It is an object of the invention to provide an easily mountable ion exchanger filter assembly to be flowed through by a liquid to be filtered, for example for a fuel cell system.

A further object of the invention is to provide an easily mountable connection pipe for such an ion exchanger filter assembly.

The aforementioned object is solved according to an aspect of the invention by an ion exchanger filter assembly to be flowed through by a liquid to be filtered, for example for a fuel cell system, including at least two ion exchanger units, which include identical housings each provided with an inlet socket and an outlet socket, and including an inlet-side fluid connection and an outlet-side fluid connection which connect the ion exchanger units in fluid communication to each other, wherein the inlet sockets of the at least two ion exchanger units are connected in fluid communication to the inlet-side fluid connection and the outlet sockets to the outlet-side fluid connection, wherein the ion exchanger units are arranged to be flowed through in parallel, wherein the flow paths each include a section through the inlet-side fluid connection, a section through the respective ion exchanger unit, and a section through the outlet-side fluid connection, wherein the flow paths each are designed to be flowed through uniformly, and wherein either all flow paths have the same length or wherein all flow paths have the same flow resistance.

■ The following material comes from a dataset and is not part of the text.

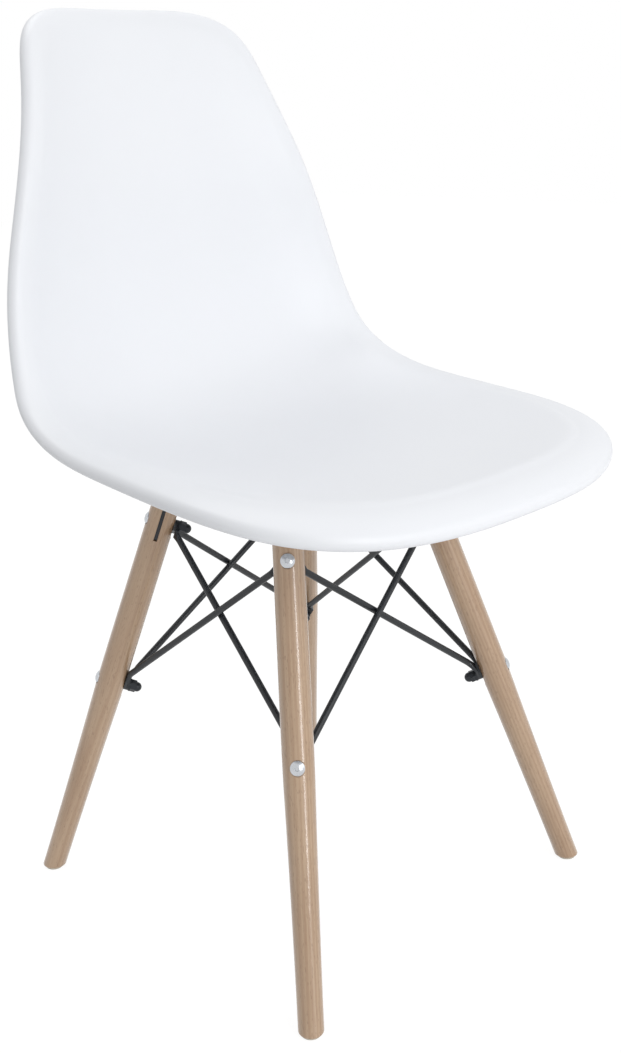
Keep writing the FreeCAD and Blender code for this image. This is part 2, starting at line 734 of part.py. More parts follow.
def build():
    os.makedirs("parts", exist_ok=True)

    save("seat_shell", seat_shell())
    for corner in CORNERS:
        save("leg_" + corner, leg(corner))

    save("crossbar_lower", crossbar("front_right", "rear_left", False))
    save("crossbar_upper", crossbar("front_left", "rear_right", True))

    for side, (first, second, outward) in SIDES.items():
        save("rod_" + side + "_outer", rod(first, second, 0, outward * OUTER_ROD_SHIFT))
        save("rod_" + side + "_inner", rod(second, first, 1, outward * -INNER_ROD_SHIFT))

    washer = ring(M6_HOLE_RADIUS, WASHER_RADIUS, WASHER_THICKNESS)
    for level, z in (("upper", UPPER_BOLT_Z), ("lower", LOWER_BOLT_Z)):
        outside, inside = seat_planes(z)
        stack = inside + 2 * TAB_THICKNESS
        nut_seat = stack + WASHER_THICKNESS
        bolt = dome_bolt(outside + nut_seat + CAP_HOLE_DEPTH - CAP_BOLT_GAP)
        bolts = []
        washers = []
        nuts = []
        for corner in CORNERS:
            out = lean(corner)[-1]
            centre = axis_point(corner, z)
            bolts.append(placed(bolt, centre + out * outside, out))
            washers.append(placed(washer, centre - out * stack, out * -1))
            nuts.append(placed(cap_nut(), centre - out * nut_seat, out * -1))
        save(level + "_leg_bolts", Part.makeCompound(bolts), solids=4)
        save(level + "_leg_washers", Part.makeCompound(washers), solids=4)
        save(level + "_leg_nuts", Part.makeCompound(nuts), solids=4)

    centre = Vector(0, BASE_Y, 0)
    down = UP * -1
    stack_top = centre + UP * (BAR_TOP_Z + BAR_THICKNESS)
    centre_bolt = dome_bolt(2 * BAR_THICKNESS + WASHER_THICKNESS + NUT_HEIGHT + BOLT_PROUD)
    save("centre_bolt", placed(centre_bolt, stack_top, UP))
    washer_top = centre + UP * BAR_BOTTOM_Z
    save("centre_washer", placed(washer, washer_top, down))
    save("centre_nut", placed(hex_nut(), washer_top - UP * WASHER_THICKNESS, down))

    pad = ring(M6_HOLE_RADIUS, PAD_RADIUS, PAD_THICKNESS)
    insert = ring(M6_RADIUS, INSERT_RADIUS, INSERT_LENGTH)
    screw = dome_bolt(WASHER_THICKNESS + BAR_THICKNESS + PAD_THICKNESS + INSERT_LENGTH - 1)
    pads = []
    inserts = []
    screws = []
    screw_washers = []
    for place in mount_points():
        bar_face = place + UP * BAR_BOTTOM_Z
        pads.append(placed(pad, place + UP * BAR_TOP_Z, UP))
        inserts.append(placed(insert, place + UP * BOSS_BOTTOM_Z, UP))
        screw_washers.append(placed(washer, bar_face, down))
        screws.append(placed(screw, bar_face - UP * WASHER_THICKNESS, down))
    save("rubber_pads", Part.makeCompound(pads), solids=4)
    save("threaded_inserts", Part.makeCompound(inserts), solids=4)
    save("seat_screws", Part.makeCompound(screws), solids=4)
    save("seat_screw_washers", Part.makeCompound(screw_washers), solids=4)

    glides = []
    nails = []
    for corner in CORNERS:
        base = axis_point(corner, GLIDE_HEIGHT) - UP * GLIDE_HEIGHT
        disc = Part.makeCylinder(GLIDE_RADIUS, GLIDE_HEIGHT, base, UP)
        sole_edges = [e for e in disc.Edges if e.BoundBox.ZMax < FLAT_ALLOWANCE]
        disc = disc.makeFillet(GLIDE_EDGE, sole_edges)
        head_base = base + UP * (GLIDE_HEIGHT - NAIL_HEAD_HEIGHT)
        nail = Part.makeCylinder(NAIL_HEAD_RADIUS, NAIL_HEAD_HEIGHT, head_base, UP)
        glides.append(disc.cut(nail))
        nails.append(nail.fuse(Part.makeCylinder(NAIL_RADIUS, NAIL_LENGTH, head_base, UP)))
    save("foot_glides", Part.makeCompound(glides), solids=4)
    save("glide_nails", Part.makeCompound(nails), solids=4)


build()
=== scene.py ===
import math

import bmesh
import bpy
import numpy as np
from bpy.props import FloatProperty, FloatVectorProperty, IntProperty, PointerProperty
from mathutils import Matrix, Vector


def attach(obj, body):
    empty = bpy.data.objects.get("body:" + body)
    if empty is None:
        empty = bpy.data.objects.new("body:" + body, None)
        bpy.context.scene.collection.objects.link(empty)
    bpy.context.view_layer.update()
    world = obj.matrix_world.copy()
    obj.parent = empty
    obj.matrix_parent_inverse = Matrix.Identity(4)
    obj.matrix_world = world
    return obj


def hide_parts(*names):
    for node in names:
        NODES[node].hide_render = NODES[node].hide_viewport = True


bl_info = {
    "name": "Moulded Shell Chair",
    "version": (1, 0, 0),
    "blender": (4, 5, 0),
    "location": "3D View > Sidebar > Shell Chair",
    "description": "Moulds the plastic shell and finishes the beech and steel base of a side chair",
    "category": "Add Mesh",
}

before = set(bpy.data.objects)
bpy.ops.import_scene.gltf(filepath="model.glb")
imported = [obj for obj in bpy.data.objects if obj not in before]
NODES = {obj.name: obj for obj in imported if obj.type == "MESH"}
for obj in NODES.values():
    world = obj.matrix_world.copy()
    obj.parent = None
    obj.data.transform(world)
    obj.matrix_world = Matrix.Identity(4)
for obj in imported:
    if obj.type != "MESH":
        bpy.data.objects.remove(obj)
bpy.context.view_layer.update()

# The frame is in metres. The chair's own sizes are written in millimetres.
MM = 0.001


# Colours and nodes

def linear(code):
    """Linear colour of an sRGB hex value."""
    channels = [int(code[i:i + 2], 16) / 255 for i in (1, 3, 5)]
    return [c / 12.92 if c <= 0.04045 else ((c + 0.055) / 1.055) ** 2.4 for c in channels]


def put(tree, kind, inputs=None, **settings):
    """Add a node, set its fields, and fill or link its inputs."""
    made = tree.nodes.new(kind)
    for field, value in settings.items():
        setattr(made, field, value)
    for socket, value in (inputs or {}).items():
        if isinstance(value, bpy.types.NodeSocket):
            tree.links.new(value, made.inputs[socket])
        else:
            made.inputs[socket].default_value = value
    return made


def new_finish(name):
    """Empty node material with its output."""
    finish = bpy.data.materials.new(name)
    finish.use_nodes = True
    finish.node_tree.nodes.clear()
    return finish, finish.node_tree


def opaque(colour):
    return (*colour, 1.0)


# Settings

class SeatShellSettings(bpy.types.PropertyGroup):
    wall: FloatProperty(
        name="Wall", description="Thickness of the moulded wall",
        default=4.5 * MM, min=2 * MM, max=8 * MM, unit="LENGTH")
    lip_radius: FloatProperty(
        name="Lip radius", description="Radius of the wall's middle line where the rim rolls over",
        default=6.0 * MM, min=3 * MM, max=12 * MM, unit="LENGTH")
    crease_depth: FloatProperty(
        name="Crease depth", description="How far the seat steps down where the front roll begins",
        default=2.2 * MM, min=0.0, max=4 * MM, unit="LENGTH")
    across_steps: IntProperty(
        name="Steps across", description="Mesh steps across the front and the top",
        default=64, min=12, max=160)
    along_steps: IntProperty(
        name="Steps along", description="Mesh steps along each side",
        default=128, min=24, max=320)
    colour: FloatVectorProperty(
        name="Plastic", description="Colour of the moulded plastic",
        default=linear("#ECEEF2"), size=3, min=0, max=1, subtype="COLOR")
    roughness: FloatProperty(
        name="Roughness", description="Roughness of the satin moulded face",
        default=0.42, min=0, max=1, subtype="FACTOR")


class BaseSettings(bpy.types.PropertyGroup):
    early_wood: FloatVectorProperty(
        name="Early wood", description="Lighter tone of the beech",
        default=linear("#BDA184"), size=3, min=0, max=1, subtype="COLOR")
    late_wood: FloatVectorProperty(
        name="Late wood", description="Darker tone of the beech's growth rings",
        default=linear("#9E7D5F"), size=3, min=0, max=1, subtype="COLOR")
    fleck: FloatVectorProperty(
        name="Fleck", description="Colour of the short flecks in the beech",
        default=linear("#82634A"), size=3, min=0, max=1, subtype="COLOR")
    ring_gap: FloatProperty(
        name="Ring gap", description="Distance between growth rings",
        default=3.2 * MM, min=1 * MM, max=10 * MM, unit="LENGTH")
    powder_coat: FloatVectorProperty(
        name="Powder coat", description="Colour of the coated rods and bars",
        default=linear("#1B1F24"), size=3, min=0, max=1, subtype="COLOR")
    black_zinc: FloatVectorProperty(
        name="Black zinc", description="Colour of the black plated nuts and washers",
        default=linear("#2E3135"), size=3, min=0, max=1, subtype="COLOR")
    bright_zinc: FloatVectorProperty(
        name="Bright zinc", description="Colour of the bright plated bolts and screws",
        default=linear("#C7CACE"), size=3, min=0, max=1, subtype="COLOR")
    rubber: FloatVectorProperty(
        name="Rubber", description="Colour of the pads under the shell",
        default=linear("#222324"), size=3, min=0, max=1, subtype="COLOR")
    nylon: FloatVectorProperty(
        name="Nylon", description="Colour of the glides",
        default=linear("#CFC8B8"), size=3, min=0, max=1, subtype="COLOR")
    brass: FloatVectorProperty(
        name="Brass", description="Colour of the threaded inserts",
        default=linear("#C8A862"), size=3, min=0, max=1, subtype="COLOR")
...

The further object is solved according to a further aspect of the invention by a connection pipe for an ion exchanger filter assembly, including a length extension and including along the length extension at least two connection openings for providing a fluid connection to an inlet socket or an outlet socket of an ion exchanger unit.

Embodiments, features and advantages of the invention are made apparent from this description and the accompanying drawings.

According to an aspect of the invention, an ion exchanger filter assembly to be flowed through by a liquid to be filtered, for example for a fuel cell system, is proposed including at least two ion exchanger units, which include identical housings each provided with an inlet socket and an outlet socket, and including an inlet-side fluid connection and an outlet-side fluid connection which connect the ion exchanger units in fluid communication to each other. The inlet sockets of the at least two ion exchanger units are connected in fluid communication to the inlet-side fluid connection and the outlet sockets to the outlet-side fluid connection. The ion exchanger units are arranged to be flowed through in parallel, wherein flow paths each include a section through the inlet-side fluid connection, a section through the respective ion exchanger unit, and a section through the outlet-side fluid connection. In this context, the flow paths each are designed to be flowed through uniformly and either all flow paths have the same length or all flow paths have the same flow resistance.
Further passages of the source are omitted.